Jump to Main Content
Microwave and Radio Frequency Heating
- Ramaswamy, H., Tang, J.
- Food science and technology international 2008 v.14 no.5 pp. 423-427
- blanching, commercialization, containers, dielectric heating, disinfestation, drying, enzyme kinetics, equipment design, foods, heat, models, ovens, packaging materials, pasteurization, process monitoring, receptors, temperature, tempering, vibration
- This paper brings to perspective issues related to research initiatives for the application of microwave (MW) and radiofrequency (RF) applications in foods.

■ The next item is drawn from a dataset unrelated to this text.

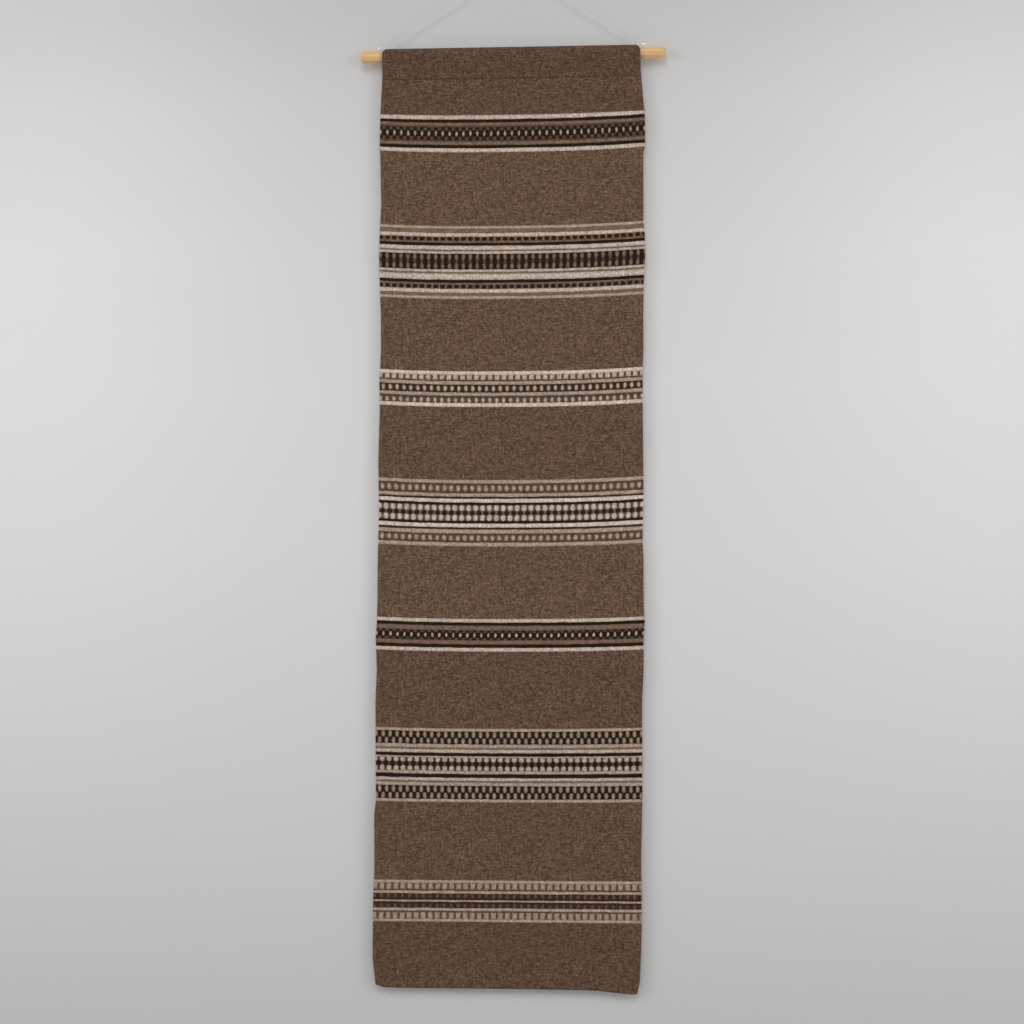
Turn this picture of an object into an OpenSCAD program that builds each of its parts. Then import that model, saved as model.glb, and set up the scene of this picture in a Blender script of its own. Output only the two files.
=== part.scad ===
// Wall hanging: a handwoven cloth with seven patterned bands, carried by a round
// dowel in a sleeve along its top edge, on a thin cord that goes up to one nail.
// Millimetres, +Z up. The origin is the cord's seat on the nail. X runs along the
// dowel, the front of the cloth faces -Y and the wall is on the +Y side.

/* [Hanging cord] */
// Height of the nail seat above the dowel's axis
rod_drop = 134; // [110:1:180]
// Thickness of the cord
cord_d = 1; // [0.8:0.1:1.2]
// Length of the knot above each loop
knot_l = 5; // [4:0.5:5.5]
// Thickness of the knot above each loop
knot_d = 3.4; // [2.6:0.2:3.8]

/* [Dowel] */
// Diameter of the dowel
dowel_d = 16; // [10:0.5:22]
// Length of the dowel
dowel_l = 445; // [420:1:600]
// How far the dowel's middle lies to the right of the nail
dowel_shift = -1.5; // [-10:0.5:10]
// Rounding of the dowel's two ends
dowel_round = 4; // [0.5:0.5:6]

/* [Cloth] */
// Width of the woven ground
cloth_w = 382; // [300:1:390]
// Thickness of the woven ground
cloth_t = 3.2; // [2:0.1:4]
// How far the cloth's middle lies to the right of the nail at the top
cloth_shift = -4; // [-10:0.5:10]
// How much further to the left the hem hangs than the top
hem_lean = 7; // [0:0.5:12]
// How far a patterned band stands out beyond the ground at each side edge
band_out = 1.2; // [0:0.1:2]
// Extra thickness of a patterned band, front and back together
band_extra = 0.6; // [0:0.1:1]

/* [Sleeve] */
// Width of the sleeve, drawn in a little at the top
sleeve_w = 377; // [300:1:385]
// Depth of the stitch line below the dowel's axis
sleeve_drop = 31.5; // [26:0.5:45]
// Cloth turned under below the stitch line, at the back
turn_under = 9; // [6:0.5:14]
// Rounding of the sleeve's two upper corners
sleeve_round = 7; // [3:0.5:10]

/* [Heights of the plain fields, top to bottom] */
// First field, from the stitch line to the first band
field_1_h = 56; // [30:0.5:200]
// Second field
field_2_h = 108; // [60:0.5:200]
// Third field
field_3_h = 105; // [60:0.5:200]
// Fourth field
field_4_h = 105.5; // [60:0.5:200]
// Fifth field
field_5_h = 104; // [60:0.5:200]
// Sixth field
field_6_h = 110; // [60:0.5:200]
// Seventh field
field_7_h = 110.5; // [60:0.5:200]
// Last field, down to the bottom edge
field_8_h = 94; // [40:0.5:200]

/* [Heights of the patterned bands, top to bottom] */
// First band
band_1_h = 56; // [30:0.5:130]
// Second band
band_2_h = 107; // [30:0.5:130]
// Third band
band_3_h = 52; // [30:0.5:130]
// Fourth band
band_4_h = 96; // [30:0.5:130]
// Fifth band
band_5_h = 47; // [30:0.5:130]
// Sixth band
band_6_h = 105; // [30:0.5:130]
// Seventh band
band_7_h = 59; // [30:0.5:130]

/* [Hem] */
// Height of the hem turned up at the back
hem_h = 26; // [15:0.5:35]
// Thickness of the turned-up hem
hem_t = 2.8; // [2:0.1:4]

/* [Threads] */
// Distance between the groups of warp ends
warp_pitch = 10; // [8:0.5:20]
// Thickness of one group of warp ends
warp_d = 1; // [0.6:0.1:1.4]
// Length of one stitch
stitch_l = 5; // [3:0.5:8]
// Thickness of the sewing thread
stitch_d = 0.8; // [0.5:0.1:1.2]

/* [Hidden] */

// Yarn, wood and cord colours
ground_colour = "#5E4C3F";
band_colour = "#8A7766";
warp_colour = "#B9AB98";
thread_colour = "#3E2F25";
wood_colour = "#D4B281";
cord_colour = "#E6E6E2";

// Clearance of the dowel in the sleeve and in the two loops
rod_play = 0.05;
dowel_r = dowel_d / 2;
rod_z = -rod_drop;
bore_r = dowel_r + rod_play;
sleeve_r = bore_r + cloth_t;

// Where the loops stand on the dowel: just outside the sleeve's two ends
loop_gap = 3;
left_x = cloth_shift - sleeve_w / 2 - loop_gap;
right_x = cloth_shift + sleeve_w / 2 + loop_gap;
loop_r = bore_r + cord_d / 2;
// The knots stand this far above the dowel's axis, clear of the sleeve
knot_rise = sleeve_r + 1.4;
knot_z = rod_z + knot_rise;

// Heights along the cloth, all below the nail
fields = [field_1_h, field_2_h, field_3_h, field_4_h, field_5_h, field_6_h, field_7_h, field_8_h];
bands = [band_1_h, band_2_h, band_3_h, band_4_h, band_5_h, band_6_h, band_7_h];
seam_z = rod_z - sleeve_drop;
function sum_to(list, n) = n <= 0 ? 0 : list[n - 1] + sum_to(list, n - 1);
function field_top(k) = seam_z - sum_to(fields, k - 1) - sum_to(bands, k - 1);
function field_bottom(k) = field_top(k) - fields[k - 1];
function field_middle(k) = (field_top(k) + field_bottom(k)) / 2;
function band_top(k) = field_bottom(k);
function band_bottom(k) = band_top(k) - bands[k - 1];
hem_z = field_bottom(8);

// The cloth hangs a little askew: the middle of the cloth at a height
function middle_x(z) = cloth_shift - hem_lean * (seam_z - z) / (seam_z - hem_z);

// At a fold line the upper cloth ends in a round edge on the fold's axis, and the
// lower cloth starts this far below it, so it can fold by 120 degrees either way
fold_gap = 3.2;

// The cord's route from the left knot over the nail to the right knot: two straight
// legs, and a bend round a nail of 5 mm at the top. X and Z, at the stock sizes.
cord_sides = 8;
ring_spacing = 7;
stock_left = 193;
stock_right = 185;
stock_drop = 121.35;
stock_route = [
    [-193, -121.35], [-160, -100.5], [-120, -75.1], [-80, -49.7], [-40, -24.3], [-20, -11.6],
    [-8, -4], [-1.6, 0], [-0.8, 0.4], [0, 0.5], [0.8, 0.4], [1.7, 0], [8, -4.2],
    [20, -12.1], [40, -25.4], [80, -51.9], [120, -78.4], [150, -98.2], [185, -121.35]
];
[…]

Both MW (300 MHz and 300 GHz) and RF waves (3 kHz — 300 MHz) are part of the electromagnetic spectrum that result in heating of dielectric materials by induced molecular vibration as a result of dipole rotation or ionic polarization. They have been credited with volumetric heat generation resulting in rapid heating of foodstuffs. Due to their lower frequency levels, RF waves have a larger penetration depth than MW and hence could find better application in larger size foods. Besides the popular domestic use of MW ovens, commercialized applications of MW/RF heating include blanching, tempering, pasteurization, sterilization, drying, rapid extraction, enhanced reaction kinetics, selective heating, disinfestations, etc. This paper reviews the current status and research needs for in-packaged sterilization technologies for commercial applications. Technological challenges include process equipment design, microbial destruction and enzyme inactivation kinetics, temperature and process monitoring, and achieving of temperature uniformity. Other issues also relate to the use of packaging material in in-package sterilization applications, package/container concerns in domestic MW ovens, receptor technology for creating dry-oven conditions, modeling and time-temperature process integrators. There is also the issue of non-thermal and enhanced thermal effects of microwave heating on destruction kinetics.